If anyone has any other creative ways to teach informational reading and/or strategies for tackling complex texts like primary source documents, I'd love to hear about it in the comments.

October 25, 2014

Using Checklists for Self-Reflection, Goal-Setting, and Formative Feedback

We are in the final week of our first CCSS-aligned writing unit: Literary Essays. Throughout the unit, I have been using the student checklists provided by the Units of Study in Argument, Information, and Narrative Writing (Heinemann, 2014). The only modification I made was that I took off the grade level indicator from the top of the checklist. Since we are in the first year of implementation, I did not want students to feel stupid because they were not yet working up to the Grade 7 CCSS expectations at the beginning of eighth grade. Instead of the grade level indicators, I labeled them Semester 1 (Grade 7) and Semester 2 (Grade 8). We will use these checklists again at the end of the year with our Position Papers unit.

CC image from pixabay
I first had students assess their on-demand argument writing piece using the Grade 7 Argument Writing Checklist. They rated themselves as "Not Yet", "Starting To", or "Yes!" for each descriptor under the categories of Overall, Lead, Transitions, Endings, Organization, Elaboration, Craft, and Mechanics. I had also rated their on-demands using the checklist, but I did not share my scoring with them-- I wanted them to think honestly about what they saw they were capable of achieving and where they saw their writing had gaps. I noticed that the students were fairly accurate in their ratings, although they tended to rate themselves higher on some of the more complex areas than I did. I think this is probably because they didn't have a good sense of what the target was yet.
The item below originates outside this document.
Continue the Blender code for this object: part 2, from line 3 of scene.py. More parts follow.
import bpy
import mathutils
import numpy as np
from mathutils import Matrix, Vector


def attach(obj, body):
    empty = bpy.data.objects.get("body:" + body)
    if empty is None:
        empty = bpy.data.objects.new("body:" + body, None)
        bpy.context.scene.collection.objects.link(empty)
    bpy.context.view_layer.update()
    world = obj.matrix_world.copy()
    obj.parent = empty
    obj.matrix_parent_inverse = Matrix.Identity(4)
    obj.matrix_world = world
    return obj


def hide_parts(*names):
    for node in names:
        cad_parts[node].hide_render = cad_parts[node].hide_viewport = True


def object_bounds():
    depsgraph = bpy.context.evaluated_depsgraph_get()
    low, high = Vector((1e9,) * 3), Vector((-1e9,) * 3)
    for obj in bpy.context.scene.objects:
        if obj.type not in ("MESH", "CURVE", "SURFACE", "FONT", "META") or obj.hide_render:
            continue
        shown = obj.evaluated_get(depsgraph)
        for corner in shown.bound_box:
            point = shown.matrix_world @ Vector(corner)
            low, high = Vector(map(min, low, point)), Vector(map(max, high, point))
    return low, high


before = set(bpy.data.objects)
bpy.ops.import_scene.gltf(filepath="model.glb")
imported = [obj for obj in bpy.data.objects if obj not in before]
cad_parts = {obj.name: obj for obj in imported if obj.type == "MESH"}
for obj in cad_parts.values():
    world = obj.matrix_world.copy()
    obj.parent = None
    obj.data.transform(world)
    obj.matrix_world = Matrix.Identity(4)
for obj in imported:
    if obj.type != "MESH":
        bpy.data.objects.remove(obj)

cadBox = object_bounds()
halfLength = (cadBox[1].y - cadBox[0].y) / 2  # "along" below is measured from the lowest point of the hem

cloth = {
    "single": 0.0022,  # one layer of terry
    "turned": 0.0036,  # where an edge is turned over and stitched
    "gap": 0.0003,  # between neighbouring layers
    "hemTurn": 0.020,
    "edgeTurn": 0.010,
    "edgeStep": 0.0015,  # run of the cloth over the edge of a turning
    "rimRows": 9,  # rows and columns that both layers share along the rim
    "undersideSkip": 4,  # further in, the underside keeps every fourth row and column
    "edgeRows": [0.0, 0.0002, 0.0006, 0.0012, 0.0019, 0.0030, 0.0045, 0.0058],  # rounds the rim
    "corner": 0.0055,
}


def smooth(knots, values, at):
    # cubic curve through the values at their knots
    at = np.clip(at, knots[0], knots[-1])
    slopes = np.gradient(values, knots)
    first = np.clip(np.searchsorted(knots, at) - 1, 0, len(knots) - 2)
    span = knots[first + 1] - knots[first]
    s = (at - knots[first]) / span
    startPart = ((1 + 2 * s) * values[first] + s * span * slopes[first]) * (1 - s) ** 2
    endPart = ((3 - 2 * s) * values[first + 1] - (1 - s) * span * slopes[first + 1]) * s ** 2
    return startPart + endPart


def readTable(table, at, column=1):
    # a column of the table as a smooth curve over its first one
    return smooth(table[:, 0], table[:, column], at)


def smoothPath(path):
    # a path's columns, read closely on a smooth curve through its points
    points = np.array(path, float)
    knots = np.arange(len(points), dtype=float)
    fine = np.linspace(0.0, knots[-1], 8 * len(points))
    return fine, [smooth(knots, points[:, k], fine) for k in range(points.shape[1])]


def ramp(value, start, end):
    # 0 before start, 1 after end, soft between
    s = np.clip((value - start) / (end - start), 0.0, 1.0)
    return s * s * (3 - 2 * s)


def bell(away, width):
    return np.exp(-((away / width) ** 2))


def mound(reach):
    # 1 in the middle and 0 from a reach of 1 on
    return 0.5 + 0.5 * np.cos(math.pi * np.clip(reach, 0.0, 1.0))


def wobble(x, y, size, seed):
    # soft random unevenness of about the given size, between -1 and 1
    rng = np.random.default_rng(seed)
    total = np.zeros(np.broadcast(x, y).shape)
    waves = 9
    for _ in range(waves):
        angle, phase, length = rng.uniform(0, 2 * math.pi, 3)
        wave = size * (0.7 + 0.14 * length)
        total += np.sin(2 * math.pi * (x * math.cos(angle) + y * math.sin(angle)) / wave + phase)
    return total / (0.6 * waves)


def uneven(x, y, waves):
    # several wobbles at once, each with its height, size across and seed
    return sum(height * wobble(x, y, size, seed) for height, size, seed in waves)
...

Once that was done, I asked them to choose 2-3 of their "Starting To" areas, and write goals for the upcoming unit. I asked them to target the "Starting To" areas because those were skills they felt they had some competence with, and those were areas that they could see immediate progress and success. Goals that are baby steps-- that lift the level of current writing-- are more motivating than trying to take a giant leap into the unknown and hoping you get there, uncertain where to even start. 
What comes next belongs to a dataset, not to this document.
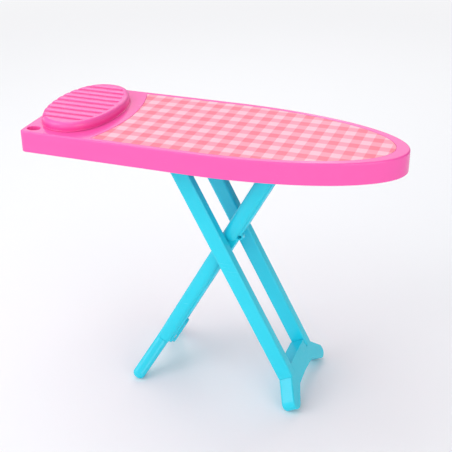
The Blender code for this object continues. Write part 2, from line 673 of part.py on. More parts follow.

The first bend in the Literary Essay unit focused on writing a Theme Essay. Over the course of seven lessons, students analyzed short stories for theme, wrote their thinking in their reading notebooks, made a plan for the lit essay, drafted the essay, and revised for strong topic sentences, making evidence logical, adding counterclaims, and learning more about internal punctuation. During the course of the daily lessons, I conferred with students, and often used their goals as a starting point for the conference: So, how's your goal going? Can you show me the work you've been doing to improve ___? This helped the students to keep focused on the goal and to keep ownership in the learning process.
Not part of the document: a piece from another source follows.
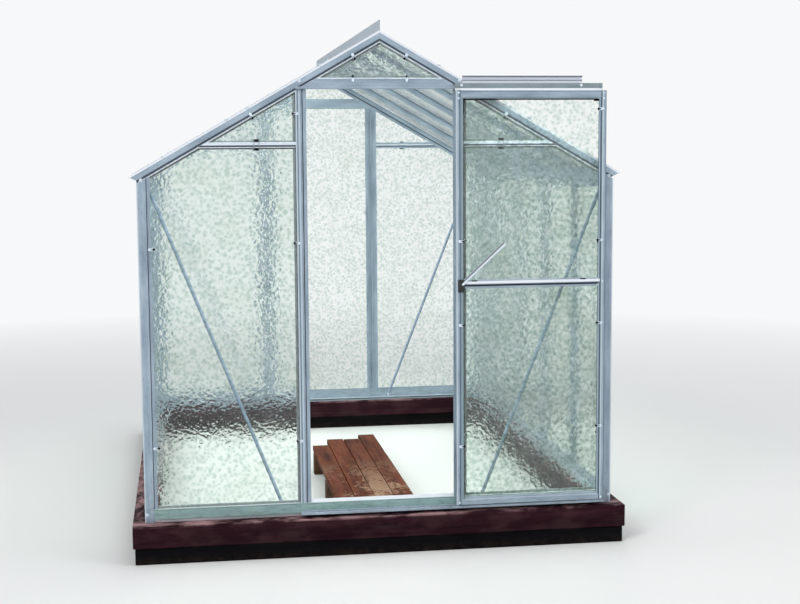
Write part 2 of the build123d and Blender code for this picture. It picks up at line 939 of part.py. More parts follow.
# Hanger bar and grooved rollers that run on the upstand of the track
roller_axis_z = track_low + track_skin + track_upstand + roller_radius - roller_groove + roller_gap
roller_y = front_y - track_ledge + track_skin / 2
hanger_front = door_back - hanger_thickness
hanger_top = door_high + hanger_height
with BuildPart() as hanger:
    block(door_left, door_right - hanger_short, hanger_front, door_back, door_high, hanger_top)
    with BuildSketch(Plane(origin=(0, door_back, 0), x_dir=(1, 0, 0), z_dir=(0, -1, 0))):
        with Locations(*[(place, roller_axis_z) for place in roller_places]):
            Circle(axle_diameter / 2 + axle_play)
    extrude(amount=hanger_thickness, mode=Mode.SUBTRACT)
save(hanger.part, "door_hanger_bar")

with BuildPart() as rollers:
    for place in roller_places:
        with BuildSketch(Plane(origin=(place, 0, roller_axis_z), x_dir=(0, 1, 0), z_dir=(1, 0, 0))):
            with BuildLine():
                Polyline(
                    (hanger_front - bolt_head_height, 0),
                    (hanger_front - bolt_head_height, bolt_head_diameter / 2 - bolt_head_chamfer),
                    (hanger_front - bolt_head_height + bolt_head_chamfer, bolt_head_diameter / 2),
                    (hanger_front, bolt_head_diameter / 2),
                    (hanger_front, axle_diameter / 2),
                    (door_back, axle_diameter / 2),
                    (door_back, roller_spacer / 2),
                    (roller_y - roller_width / 2, roller_spacer / 2),
                    (roller_y - roller_width / 2, roller_radius),
                    (roller_y - track_skin, roller_radius),
                    (roller_y - track_skin / 2 - 0.3, roller_radius - roller_groove),
                    (roller_y + track_skin / 2 + 0.3, roller_radius - roller_groove),
                    (roller_y + track_skin, roller_radius),
                    (roller_y + roller_width / 2, roller_radius),
                    (roller_y + roller_width / 2, 0),
                    close=True,
                )
            make_face()
        revolve(axis=Axis((place, 0, roller_axis_z), (0, 1, 0)))
save(rollers.part, "door_rollers")

# Glides under the door that run inside the bottom guide
with BuildPart() as glides:
    glide_front = front_y - guide_reach + guide_skin + glide_clearance
    for start in (door_left + glide_inset, door_right - glide_inset - glide_length):
        block(
            start,
            start + glide_length,
            glide_front,
            glide_front + glide_width,
            base_z + guide_skin + glide_clearance,
            door_low,
        )
save(glides.part, "door_glides")

# Latch arm on a block at the end of the mid rail
pivot_x = door_left + latch_pivot_inset
pivot_z = mid_top - latch_pivot_drop
block_front = door_face - latch_block_depth
arm_back = block_front - latch_play
with BuildPart() as latch_block:
    block(
        pivot_x - latch_block_width / 2,
        pivot_x + latch_block_width / 2,
        block_front,
        door_face,
        pivot_z + latch_block_width / 2 - latch_block_height,
        pivot_z + latch_block_width / 2,
    )
    block(
        pivot_x + latch_plate_reach - latch_plate_width,
        pivot_x + latch_plate_reach,
        door_face - latch_plate_thickness,
        door_face,
        pivot_z + latch_plate_rise - latch_plate_height,
        pivot_z + latch_plate_rise,
    )
    with BuildSketch(Plane(origin=(pivot_x, block_front, pivot_z), x_dir=(1, 0, 0), z_dir=(0, 1, 0))):
        Circle(latch_pin / 2 + latch_play)
    extrude(amount=latch_pin_length, mode=Mode.SUBTRACT)
save(latch_block.part, "latch_block")

with BuildPart() as latch_arm:
    arm_dir = (cos(radians(latch_angle)), 0, sin(radians(latch_angle)))
    arm_plane = Plane(origin=(pivot_x, arm_back, pivot_z), x_dir=arm_dir, z_dir=(0, -1, 0))
    with BuildSketch(arm_plane):
        with Locations((latch_length / 2, 0)):
            SlotCenterToCenter(latch_length, latch_width)
        Circle(latch_boss / 2)
    extrude(amount=latch_thickness)
    with BuildSketch(arm_plane):
        plate(latch_boss, latch_length, 0, latch_width / 2 + latch_flange)
    extrude(amount=latch_flange_thickness)
    with BuildSketch(arm_plane):
        Circle(latch_pin / 2)
    extrude(amount=-latch_pin_length)
save(latch_arm.part, "latch_arm")

# Walkway: boards on bearers that stand on the ground
walk_start = front_y + plinth_beam_width - plinth_projection + board_clearance
with BuildPart() as boards:
    for index, reach in enumerate(board_ends):
        start_x = board_left + index * (board_width + board_gap)
        block(
            start_x,
            start_x + board_width,
            walk_start,
            front_y + reach,
            bearer_height,
            bearer_height + board_thickness,
        )
save(boards.part, "walkway_boards")

with BuildPart() as bearers:
    walk_centre = board_left + len(board_ends) * (board_width + board_gap) / 2 - board_gap / 2
    for place in bearer_places:
        block(
            walk_centre - bearer_length / 2,
            walk_centre + bearer_length / 2,
            front_y + place,
            front_y + place + bearer_width,
            0,
            bearer_height,
        )
save(bearers.part, "walkway_bearers")
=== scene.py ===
"""Glass greenhouse: weathered aluminium, hammered glass, stained timber and the small fittings."""

from math import atan2, cos, pi, radians, sin

import bmesh
import bpy
from mathutils import Matrix, Vector, noise


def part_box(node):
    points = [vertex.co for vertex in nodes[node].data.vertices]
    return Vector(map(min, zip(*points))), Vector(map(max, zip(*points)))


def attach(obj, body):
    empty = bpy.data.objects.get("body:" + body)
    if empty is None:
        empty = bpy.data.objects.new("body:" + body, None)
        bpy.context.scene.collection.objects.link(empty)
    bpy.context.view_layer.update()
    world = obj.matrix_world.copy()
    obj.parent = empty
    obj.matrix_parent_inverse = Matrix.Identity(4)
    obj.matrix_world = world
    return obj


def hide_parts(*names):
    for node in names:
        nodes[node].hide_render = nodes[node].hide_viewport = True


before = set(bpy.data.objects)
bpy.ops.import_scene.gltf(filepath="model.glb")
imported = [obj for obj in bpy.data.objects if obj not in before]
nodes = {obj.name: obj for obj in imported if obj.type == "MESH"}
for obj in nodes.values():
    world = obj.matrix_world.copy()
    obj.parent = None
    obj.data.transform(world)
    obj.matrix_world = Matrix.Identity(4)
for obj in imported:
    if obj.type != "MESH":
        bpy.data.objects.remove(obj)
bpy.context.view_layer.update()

# Camera, as fitted to the photograph
camera_place = (-0.783, -6.9297, 1.6503)
camera_yaw = radians(8.695)
camera_pitch = radians(6.241)
camera_roll = radians(-0.389)
camera_lens = 63.36
sensor_width = 36.0

# Places read from the frame, in metres
front_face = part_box("front_corner_posts")[0].y
face_reach = abs(front_face)
wall_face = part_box("front_corner_posts")[1].x
sill_low, sill_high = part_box("sill_front")
post_inner = sill_high.x
jamb_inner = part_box("door_jamb_right")[0].x
header_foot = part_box("front_header")[0].z
rail_low, rail_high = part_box("front_side_rails")
glass_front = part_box("front_glass_left")[0].y
glass_seat = abs(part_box("front_glass_left")[1].y)
wall_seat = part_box("wall_glass_right")[0].x
wall_glass_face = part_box("wall_glass_right")[1].x
door_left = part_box("door_stile_left")[0].x
door_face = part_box("door_stile_left")[0].y
door_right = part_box("door_stile_right")[1].x
door_glass_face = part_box("door_glass")[0].y
mid_rail_low, mid_rail_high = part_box("door_mid_rail")
top_rail_low, top_rail_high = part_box("door_top_rail")
bottom_rail_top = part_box("door_bottom_rail")[1].z
track_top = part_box("door_track")[1].z
ridge_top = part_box("ridge_bar")[1].z

# Sizes that the fittings share with the frame's sections, in metres
jamb_face = 0.042
mullion_centre = 0.309
section_depth = 0.0096
header_face = 0.041
rafter_face = 0.037
rafter_lip = 0.004
rail_lip = 0.010
strip_width = 0.015
strip_step = 0.0012
stile_box = 0.022
stile_seen = 0.030
lip_step = 0.0025
mid_box_drop = 0.006
mid_box_height = 0.015
latch_pivot = Vector((0.327, -1.365, 1.102))
latch_angle = radians(42.7)
roof_rib = 0.003
ridge_fin = 0.041
bar_count = 4
bar_spacing = 0.528
brace_top = Vector((0.925, 0, 1.517))
brace_foot = Vector((0.402, 0, 0.186))
glass_foot = 0.217

# Roof line: where the outer face of the roof is at a distance from the centre
ridge_z = ridge_top - ridge_fin
eave_z = 1.545
eave_reach = 0.996
roof_slope = (ridge_z - eave_z) / eave_reach
roof_pitch = atan2(roof_slope, 1)
rafter_drop = rafter_face / cos(roof_pitch)
bar_lines = [bar_spacing * (k - (bar_count - 1) / 2) for k in range(bar_count)]

# Places worked out from these
jamb_outer = jamb_inner + jamb_face
mullion_inner = mullion_centre - jamb_face / 2
mullion_outer = mullion_centre + jamb_face / 2
header_top = header_foot + header_face
mid_box_low = mid_rail_high.z - mid_box_drop - mid_box_height
sides = (-1, 1)

# Walkway boards
board_count = 4
board_gap = 0.0025
board_pitch = 0.0875
board_edge = -0.15625

# Soil trodden onto the boards: the middle of its heap, and from front to back where it thins out and ends
soil_middle = 0.075
soil_thins, soil_ends = -0.86, -0.12


def roof_line(x, level=0.0):
    """Height of a line along the roof, level metres outward from its outer face."""
    return ridge_z - roof_slope * abs(x) + level / cos(roof_pitch)


def photo_camera():
    data = bpy.data.cameras.new("photo_camera")
    data.lens = camera_lens
    data.sensor_width = sensor_width
    data.clip_end = 80
    camera = bpy.data.objects.new("photo_camera", data)
    bpy.context.collection.objects.link(camera)
    level_run = cos(camera_pitch)
    ahead = Vector((sin(camera_yaw) * level_run, cos(camera_yaw) * level_run, -sin(camera_pitch)))
    level = Vector((cos(camera_yaw), -sin(camera_yaw), 0))
    upright = level.cross(ahead)
    right = cos(camera_roll) * level + sin(camera_roll) * upright
    up = -sin(camera_roll) * level + cos(camera_roll) * upright
    turned = Matrix((right, up, -ahead)).transposed().to_4x4()
    camera.matrix_world = Matrix.Translation(camera_place) @ turned
    bpy.context.scene.camera = camera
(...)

On the day the Theme Essay draft was due, students received a new checklist: the Grade 7 and 8 Argument Writing Checklist (the two checklists are side by side, so students can see where they need to go next-- like a continuum). Again, they scored their Theme Essay draft using the checklist, and used it to write some goals to carry them forward to the next half of the unit. I also asked them to do some reflection on their first set of goals by completing this sentence: I used to _____, but then I learned how to ____ by _____. Interestingly, most students chose something that was brand-new to them (e.g., adding a counterclaim, or using logic in their body paragraphs) rather than reflecting on the success of their goals. I guess these were their big new "aha!" skills.

Bend II: The Author's Craft Essay. Last week, students collected author's craft analysis entries in their reading notebooks, and created a plan for their next lit essay draft. They will write with flying fingers on Sunday, using all they learned from the theme essay section in their next draft. They will work to lift the level of this draft by keeping their goals in mind.

But now it's my turn to work with the checklist. I believe that timely, specific feedback does big work in moving students forward. I don't want to wait until their final draft and the summative rubric to give them feedback about what they are doing well and what they need to improve on. I also don't want to tell them "what to fix" in their Theme Essay. As Lucy Calkins reminds me, "Teach the writer, not the writing." My feedback needs to be useful to them as they move into the next essay (and all the rest across this year in all subjects, and beyond) rather than dwelling on the last essay. 

So this weekend I am reading Theme Essay drafts with the self-assessed Grade 7 and 8 Argument Writing Checklist in hand. I am marking with green highlighter what I see they are doing, and where I see they fall in the "Starting To", and "Yes!" ranking, for each descriptor. I am marking 3-4 descriptors as "Not Yet" or "Starting To" with pink highlighter where I think they need to do some work to lift the level to where it should be. Then I am writing next to that descriptor how to do it (if they already knew how to do it, they would have done it already!). I tried to pick descriptors that I knew I'd already taught into, so that I could send them to a chart or model as a scaffold for using the strategy. For example, if I highlighted Transitions, I would write "Use the Thinking Prompts sentence starters as transitions to link your reason, your evidence and your analysis." My feedback on the checklist will also be the starting point for conferences and small group work over the course of Bend II.

The Literary Essay unit ends in five more lessons. By the time they turn in their finalized, self-assessed (yes, once again) essay, they will have used the checklist at least three times: before the unit to set goals, mid-unit to reflect and set new goals, and at the end to reflect on their growth as writers over the course of the past four weeks. I will have given each student two pieces of written feedback (I also wrote comments on each early draft regarding their thesis and topic sentences) and several verbal conferences. Between the descriptors on the checklists and the model texts, students have had a clear target to shoot for, and feedback to guide them along the way. I am fully expecting to see significant growth in their essay writing skills in their final essay.